__Task instructions__:
Take the lines from the beginning of the data below through the line holding "Roughness=roughness, Specular_IOR_Level=0.15, Normal=normal)" and return exactly those.

— start of Recorded information —

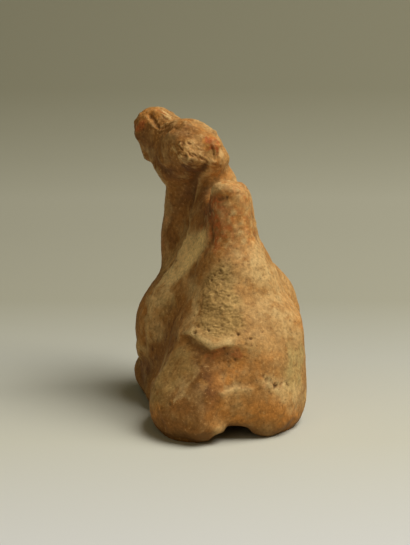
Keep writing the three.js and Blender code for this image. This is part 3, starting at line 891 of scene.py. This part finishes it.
def fired_clay(settings):
    """Unglazed fired clay: mottled buff and brown, pale where worn, dark in its pits, with the painted light
    and shade that the skin's tints carry.
    """
    recipe = Recipe("fired_clay")
    where = recipe.node("ShaderNodeTexCoord", None, None, "Object")
    broad = recipe.noise(where, 0.016, 3)
    cloud = recipe.noise(where, 0.0042, 4, 0.6)
    patch = recipe.noise(where, 0.0075, 5, 0.58)
    mottle = recipe.noise(where, 0.0022, 2, 0.6)
    speck = recipe.noise(where, 0.0011, 3, 0.6)
    grit = recipe.noise(where, 0.0006, 2)
    browned = recipe.between(broad, 0.35, 0.65) * 0.4 + recipe.tint("brown") * 0.8 + 0.1
    colour = recipe.mixed(browned, tuple(settings.buff), tuple(settings.brown))
    colour = recipe.mixed(recipe.between(cloud, 0.5, 0.7) * 0.35, colour, tuple(settings.orange))
    colour = recipe.mixed(recipe.between(patch, 0.50, 0.64) * 0.18, colour, tuple(settings.pale))
    colour = recipe.mixed(recipe.between(1 - patch, 0.50, 0.64) * 0.25, colour, tuple(settings.brown))
    # Some of these tints carry painted light and shade as well as the clay's own colours.
    for name, clouds, low, high in (
        ("dark", cloud, 0.3, 0.5),
        ("orange", cloud, 0.34, 0.5),
        ("red", mottle, 0.34, 0.5),
        ("pale", patch, 0.28, 0.46),
        ("grey", cloud, 0.2, 0.45),
        ("chalk", patch, 0.2, 0.4),
    ):
        amount = recipe.tint(name) * recipe.between(clouds, low, high)
        colour = recipe.mixed(amount, colour, tuple(getattr(settings, name)))
    colour = recipe.mixed(recipe.tint("worn") * 0.4, colour, tuple(settings.pale))
    colour = recipe.mixed(recipe.between(speck, 0.60, 0.72) * 0.3, colour, tuple(settings.pale))
    colour = recipe.mixed(recipe.between(1 - speck, 0.62, 0.72) * 0.5, colour, tuple(settings.dark))
    shade = recipe.between(mottle, 0.3, 0.7) * 0.24 + recipe.between(speck, 0.3, 0.7) * 0.2 + 0.76
    colour = recipe.mixed(1.0, colour, shade, "MULTIPLY")
    # Dirt, with painted shade, in the pits, creases, low relief and the hollow underside.
    colour = recipe.mixed(recipe.tint("dirt") * 0.75, colour, tuple(settings.dirt))
    roughness = 0.66 + recipe.tint("rough") * 0.2 + grit * 0.12
    height = grit * 0.5 + speck
    normal = recipe.node("ShaderNodeBump", None, {"Height": height, "Strength": 0.6, "Distance": 0.0003})
    return recipe.finish(Base_Color=colour, Roughness=roughness, Specular_IOR_Level=0.15, Normal=normal)


def backdrop_paper(settings):
    """Smooth paper, pale at the front, painted darker, greyer and greener as it runs back and sweeps up: a
    painted shadow under the figure and painted shade where the light falls off.
    """
    recipe = Recipe("backdrop_paper")
    where = recipe.node("ShaderNodeTexCoord", None, None, "Object")
    run = recipe.node("ShaderNodeSeparateXYZ", None, {0: where}, "Y")
    end = PAPER_CHANGES + settings.paper_reach
    inputs = {"Value": run, "From Min": PAPER_CHANGES, "From Max": end}
    share = recipe.node("ShaderNodeMapRange", None, inputs)
    stops = (
        (0.0, settings.floor_colour),
        (0.15, settings.under_colour),
        (0.26, settings.behind_colour),
        (0.37, settings.sweep_colour),
        (0.64, settings.sweep_colour),
        (0.86, settings.backdrop_colour),
        (1.0, settings.backdrop_colour),
    )
    colour = recipe.node("ShaderNodeValToRGB", {"stops": stops}, {"Fac": share})
    return recipe.finish(Base_Color=colour, Roughness=0.85)


class ClaySkinSettings(bpy.types.PropertyGroup):
    """Sizes of the fine mesh of the clay."""

    mesh_step: bpy.props.FloatProperty(
        name="Mesh step", description="Size of a face of the fine mesh", default=0.00075, unit="LENGTH"
    )
    facet_reach: bpy.props.FloatProperty(
        name="Facet reach", description="How far facets are smoothed, in millimetres", default=2.0
    )
    form_reach: bpy.props.FloatProperty(
        name="Form reach", description="Forms broader than this many millimetres are kept", default=4.0
    )


def colour_property(name, description, default):
    """A colour that a user can set."""
    return bpy.props.FloatVectorProperty(
        name=name, description=description, default=(*default, 1.0), size=4, subtype="COLOR", min=0, max=1
    )


class ClayColourSettings(bpy.types.PropertyGroup):
    """Colours of the fired clay."""

    buff: colour_property("Buff", "The clay's main colour", (0.50, 0.262, 0.08))
    # Brown is also painted shade: on the side turned from the key light, under the ledge, low on the haunch,
    # on the shaded head and hump, and under the brow.
    brown: colour_property("Brown", "The browner clouds of the clay", (0.33, 0.143, 0.032))
    # Pale is also painted light: on the ledge's lit top, the foot's lit edge and facet, the hump's lit cap,
    # the strip, and the lit edges of the neck and flank.
    pale: colour_property("Pale", "Worn and chalky clay", (0.66, 0.435, 0.175))
    # Chalk is also painted light: the strip's lit edge, the ledge's lit lip and the lower strip; over the
    # right foot it is chalky clay.
    chalk: colour_property("Chalk", "Clay with a chalky bloom", (0.95, 0.64, 0.255))
    # Orange is also painted light on the right foot's lit facet.
    orange: colour_property("Orange", "Strongly fired clay", (0.50, 0.205, 0.042))
    # Red also lies on the hump's shaded left side, partly the clay's own colour and partly painted shade.
    red: colour_property("Red", "Iron-red streaks", (0.43, 0.12, 0.028))
    # Dark is mostly painted shade: beside the neck, mane and haunch edges, on the mane, neck, flank, low
    # haunch, the hump's left side and the muzzle's left side, under the ledge, brow, jaw and ear, and in the
    # creases of the broken head; it also gives the clay's own dark specks and darkens the crack.
    dark: colour_property("Dark", "Dark stains", (0.17, 0.066, 0.018))
    grey: colour_property("Grey", "The broken clay's greyish cream", (0.46, 0.305, 0.105))
    # Dirt is also painted shade: it darkens the pits, grooves, creases and low relief, and the inside of the
    # hollow underside.
    dirt: colour_property("Dirt", "Earth left in pits and grooves", (0.13, 0.065, 0.022))


class StageSettings(bpy.types.PropertyGroup):
    """The floor, the lights and the camera."""

    floor_colour: colour_property("Floor colour", "The paper in front of the figure", (0.665, 0.665, 0.65))
    # From under the figure back, the paper's colours are painted shade: a painted shadow under the figure,
    # then darker and greener where the light falls off behind and up the sweep.
    under_colour: colour_property("Under colour", "The paper under the figure", (0.56, 0.546, 0.445))
    behind_colour: colour_property("Behind colour", "The paper just behind the figure", (0.48, 0.475, 0.40))
    sweep_colour: colour_property("Sweep colour", "The paper where it starts to rise", (0.385, 0.371, 0.278))
    backdrop_colour: colour_property("Backdrop colour", "The paper behind, high up", (0.248, 0.235, 0.155))
    paper_reach: bpy.props.FloatProperty(
        name="Paper reach",
        description="Length over which the paper's colour changes",
        default=1.0,
        unit="LENGTH",
    )
    key_power: bpy.props.FloatProperty(
        name="Key light", description="Power of the light from the right", default=23.2, subtype="POWER"
    )
    fill_power: bpy.props.FloatProperty(
        name="Fill light",
        description="Power of the light from the camera's left",
        default=1.6,
        subtype="POWER",
    )
    room_colour: colour_property("Room colour", "The light that comes from all round", (1.0, 0.88, 0.50))
    room_strength: bpy.props.FloatProperty(
        name="Room strength", description="Strength of the light from all round", default=0.105
    )


class CAMEL_OT_clay_figure(bpy.types.Operator):
    """Makes the fine clay skin over the solid, with its relief and its colours"""

    bl_idname = "camel.clay_figure"
    bl_label = "Clay figure"

    def execute(self, context):
        settings = context.scene.camel_skin
        figure = bpy.data.objects.new("fired_clay_figure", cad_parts[SOLID].data.copy())
        context.scene.collection.objects.link(figure)
        even = figure.modifiers.new("even mesh", "REMESH")
        even.mode = "VOXEL"
        even.voxel_size = settings.mesh_step
        depsgraph = context.evaluated_depsgraph_get()
        mesh = bpy.data.meshes.new_from_object(figure.evaluated_get(depsgraph))
        figure.modifiers.clear()
        figure.data = mesh
        skin = Skin(mesh)
        skin.round_off(settings.facet_reach, settings.form_reach)
        skin.look()
        fill_valley(skin)
        shift_places(skin)
        skin.look()
        skin.set_points()
        skin = split_fine_places(skin)
        scatter = Scatter(CLAY_SEED)
        work_body(skin, scatter)
        break_rump(skin, scatter)
        set_edges(skin, scatter)
        cut_lines(skin, scatter)
        break_head(skin, scatter)
        draw_face(skin)
        pit(skin, scatter)
        colour_places(skin, scatter)
        find_hollows(skin)
        skin.carve()
        skin.set_points()
        skin.set_tints()
        mesh.shade_smooth()
        mesh.materials.clear()
        mesh.materials.append(fired_clay(context.scene.camel_colours))
        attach(figure, BODY)
        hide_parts(SOLID)
        return {"FINISHED"}


def sweep_mesh(name, half_width, near, far, radius, height):
    """A floor that runs back, curves up and stands as a backdrop, as one sheet."""
    turns = np.linspace(0, np.pi / 2, 25)
    profile = [(-near, 0.0)]
    profile += [(far + radius * np.sin(turn), radius * (1 - np.cos(turn))) for turn in turns]
    profile.append((far + radius, height))
    points = [(x, y, z) for y, z in profile for x in (-half_width, half_width)]
    faces = [(2 * n, 2 * n + 1, 2 * n + 3, 2 * n + 2) for n in range(len(profile) - 1)]
    mesh = bpy.data.meshes.new(name)
    mesh.from_pydata(points, [], faces)
    mesh.shade_smooth()
    return mesh


def aimed(thing, place, target):
    """Puts a light or the camera at a place, looking at the target."""
    thing.location = place
    thing.rotation_euler = (Vector(target) - Vector(place)).to_track_quat("-Z", "Y").to_euler()


def from_view(azimuth, elevation, distance, target):
    """A place that looks at the target along an azimuth and down an elevation, in degrees."""
    turn, tilt = np.radians(azimuth), np.radians(elevation)
    back = np.array([np.sin(turn) * np.cos(tilt), -np.cos(turn) * np.cos(tilt), np.sin(tilt)])
    return tuple(np.array(target) + distance * back)


class CAMEL_OT_stage(bpy.types.Operator):
    """Sets up the pale floor, the studio lights and the camera"""

    bl_idname = "camel.stage"
    bl_label = "Stage"

    def execute(self, context):
        scene = context.scene
        settings = scene.camel_stage
        target = tuple(np.array(VIEW_TARGET) * MM)
        paper = bpy.data.objects.new("floor_and_backdrop", sweep_mesh("sweep", **PAPER))
        paper.data.materials.append(backdrop_paper(settings))
        paper.rotation_euler.z = np.radians(VIEW_AZIMUTH)
        scene.collection.objects.link(paper)
        for placed, power in ((KEY_LIGHT, settings.key_power), (FILL_LIGHT, settings.fill_power)):
            name, azimuth, elevation, distance, size, colour = placed
            light = bpy.data.lights.new(name, "AREA")
            light.energy = power
            light.shape = "SQUARE"
            light.size = size
            light.color = colour
            lamp = bpy.data.objects.new(name, light)
            scene.collection.objects.link(lamp)
            aimed(lamp, from_view(azimuth, elevation, distance, target), target)
        world = bpy.data.worlds.new("soft_room")
        world.use_nodes = True
        inputs = world.node_tree.nodes["Background"].inputs
        inputs["Color"].default_value = tuple(settings.room_colour)
        inputs["Strength"].default_value = settings.room_strength
        scene.world = world
        lens = bpy.data.cameras.new("camera")
        lens.sensor_fit = "VERTICAL"
        lens.sensor_height = SENSOR_HEIGHT
        lens.lens = SENSOR_HEIGHT * FOCAL_PIXELS / FRAME_HEIGHT
        camera = bpy.data.objects.new("camera", lens)
        scene.collection.objects.link(camera)
        aimed(camera, from_view(VIEW_AZIMUTH, VIEW_ELEVATION, VIEW_DISTANCE * MM, target), target)
        scene.camera = camera
        scene.view_settings.view_transform = "Standard"
        return {"FINISHED"}


class CAMEL_PT_sidebar(bpy.types.Panel):
    """Lists what can be made and the settings of each"""

    bl_label = "Terracotta Camel"
    bl_idname = "CAMEL_PT_sidebar"
    bl_space_type = "VIEW_3D"
    bl_region_type = "UI"
    bl_category = "Camel"

    def draw(self, context):
        for operator, group in (
            (CAMEL_OT_clay_figure, context.scene.camel_skin),
            (None, context.scene.camel_colours),
            (CAMEL_OT_stage, context.scene.camel_stage),
        ):
            box = self.layout.box()
            if operator:
                box.operator(operator.bl_idname)
            for name in group.__annotations__:
                box.prop(group, name)


CLASSES = (
    ClaySkinSettings,
    ClayColourSettings,
    StageSettings,
    CAMEL_OT_clay_figure,
    CAMEL_OT_stage,
    CAMEL_PT_sidebar,
)


def register():
    for kind in CLASSES:
        bpy.utils.register_class(kind)
    bpy.types.Scene.camel_skin = bpy.props.PointerProperty(type=ClaySkinSettings)
    bpy.types.Scene.camel_colours = bpy.props.PointerProperty(type=ClayColourSettings)
    bpy.types.Scene.camel_stage = bpy.props.PointerProperty(type=StageSettings)


def unregister():
    del bpy.types.Scene.camel_stage
    del bpy.types.Scene.camel_colours
    del bpy.types.Scene.camel_skin
    for kind in reversed(CLASSES):
        bpy.utils.unregister_class(kind)


def main():
    register()
    bpy.ops.camel.stage()
    bpy.ops.camel.clay_figure()


if __name__ == "__main__":
    main()
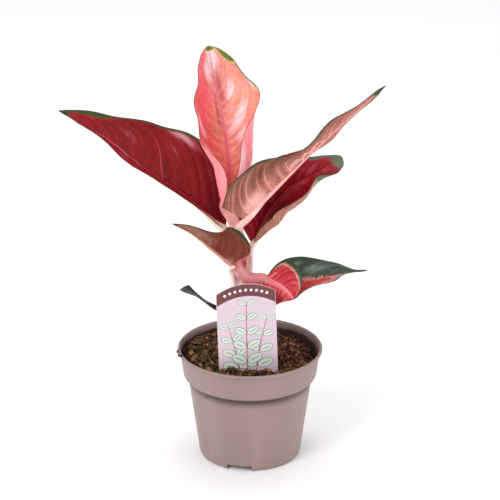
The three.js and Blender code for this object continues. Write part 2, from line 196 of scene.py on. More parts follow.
def times(tree, first, second):
    return worked(tree, "MULTIPLY", first, second)


def blended(tree, share, first, second):
    """The colour between first and second at the share."""
    return add(tree, "ShaderNodeMix", {0: share, 6: first, 7: second}, out=2, data_type="RGBA")


def tinted(tree, colour, tint, share, strength):
    """The colour with a tint over it: where the share is 1, as much as the strength says."""
    return blended(tree, times(tree, share, strength), colour, tint)


def ranged(tree, value, start, end, low=0.0, high=1.0, **settings):
    """The value, low to high, drawn out to run from start to end."""
    ends = {"From Min": low, "From Max": high, "To Min": start, "To Max": end}
    return add(tree, "ShaderNodeMapRange", ends, Value=value, **settings)


def eased(tree, value, low, high):
    """0 below low, 1 above high and a smooth rise between, or a fall where low is the larger."""
    start, end = (0.0, 1.0) if low < high else (1.0, 0.0)
    return ranged(tree, value, start, end, min(low, high), max(low, high), interpolation_type="SMOOTHSTEP")


def grain(tree, scale, detail=3.0, stretch=(1, 1, 1), vector=None):
    """Noise over the piece, with the stretch dividing its size along each axis."""
    vector = vector or add(tree, "ShaderNodeTexCoord", out="Object")
    placed = add(tree, "ShaderNodeMapping", Vector=vector, Scale=stretch)
    return add(tree, "ShaderNodeTexNoise", Vector=placed, Scale=scale, Detail=detail, out="Fac")


def axes(tree, vector):
    """The X, Y and Z of a vector."""
    return add(tree, "ShaderNodeSeparateXYZ", {0: vector}).node.outputs


def finish(name, **constants):
    """A material with one Principled shader, whose even values are set on its own sockets."""
    material = bpy.data.materials.new(name)
    material.use_nodes = True
    shader = material.node_tree.nodes["Principled BSDF"]
    for socket, value in constants.items():
        shader.inputs[socket.replace("_", " ")].default_value = value
    return material, material.node_tree, shader


def dress(tree, shader, colour, relief, strength, depth):
    """Gives the shader its colour and its fine relief."""
    tree.links.new(colour, shader.inputs["Base Color"])
    bump = add(tree, "ShaderNodeBump", Height=relief, Strength=strength, Distance=depth * MM)
    tree.links.new(bump, shader.inputs["Normal"])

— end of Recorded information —

__Output for this task__:
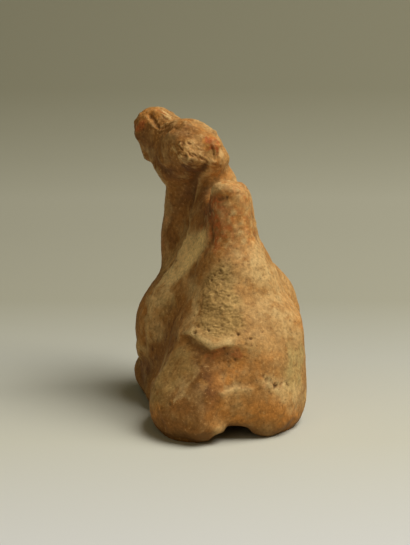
Keep writing the three.js and Blender code for this image. This is part 3, starting at line 891 of scene.py. This part finishes it.
def fired_clay(settings):
    """Unglazed fired clay: mottled buff and brown, pale where worn, dark in its pits, with the painted light
    and shade that the skin's tints carry.
    """
    recipe = Recipe("fired_clay")
    where = recipe.node("ShaderNodeTexCoord", None, None, "Object")
    broad = recipe.noise(where, 0.016, 3)
    cloud = recipe.noise(where, 0.0042, 4, 0.6)
    patch = recipe.noise(where, 0.0075, 5, 0.58)
    mottle = recipe.noise(where, 0.0022, 2, 0.6)
    speck = recipe.noise(where, 0.0011, 3, 0.6)
    grit = recipe.noise(where, 0.0006, 2)
    browned = recipe.between(broad, 0.35, 0.65) * 0.4 + recipe.tint("brown") * 0.8 + 0.1
    colour = recipe.mixed(browned, tuple(settings.buff), tuple(settings.brown))
    colour = recipe.mixed(recipe.between(cloud, 0.5, 0.7) * 0.35, colour, tuple(settings.orange))
    colour = recipe.mixed(recipe.between(patch, 0.50, 0.64) * 0.18, colour, tuple(settings.pale))
    colour = recipe.mixed(recipe.between(1 - patch, 0.50, 0.64) * 0.25, colour, tuple(settings.brown))
    # Some of these tints carry painted light and shade as well as the clay's own colours.
    for name, clouds, low, high in (
        ("dark", cloud, 0.3, 0.5),
        ("orange", cloud, 0.34, 0.5),
        ("red", mottle, 0.34, 0.5),
        ("pale", patch, 0.28, 0.46),
        ("grey", cloud, 0.2, 0.45),
        ("chalk", patch, 0.2, 0.4),
    ):
        amount = recipe.tint(name) * recipe.between(clouds, low, high)
        colour = recipe.mixed(amount, colour, tuple(getattr(settings, name)))
    colour = recipe.mixed(recipe.tint("worn") * 0.4, colour, tuple(settings.pale))
    colour = recipe.mixed(recipe.between(speck, 0.60, 0.72) * 0.3, colour, tuple(settings.pale))
    colour = recipe.mixed(recipe.between(1 - speck, 0.62, 0.72) * 0.5, colour, tuple(settings.dark))
    shade = recipe.between(mottle, 0.3, 0.7) * 0.24 + recipe.between(speck, 0.3, 0.7) * 0.2 + 0.76
    colour = recipe.mixed(1.0, colour, shade, "MULTIPLY")
    # Dirt, with painted shade, in the pits, creases, low relief and the hollow underside.
    colour = recipe.mixed(recipe.tint("dirt") * 0.75, colour, tuple(settings.dirt))
    roughness = 0.66 + recipe.tint("rough") * 0.2 + grit * 0.12
    height = grit * 0.5 + speck
    normal = recipe.node("ShaderNodeBump", None, {"Height": height, "Strength": 0.6, "Distance": 0.0003})
    return recipe.finish(Base_Color=colour, Roughness=roughness, Specular_IOR_Level=0.15, Normal=normal)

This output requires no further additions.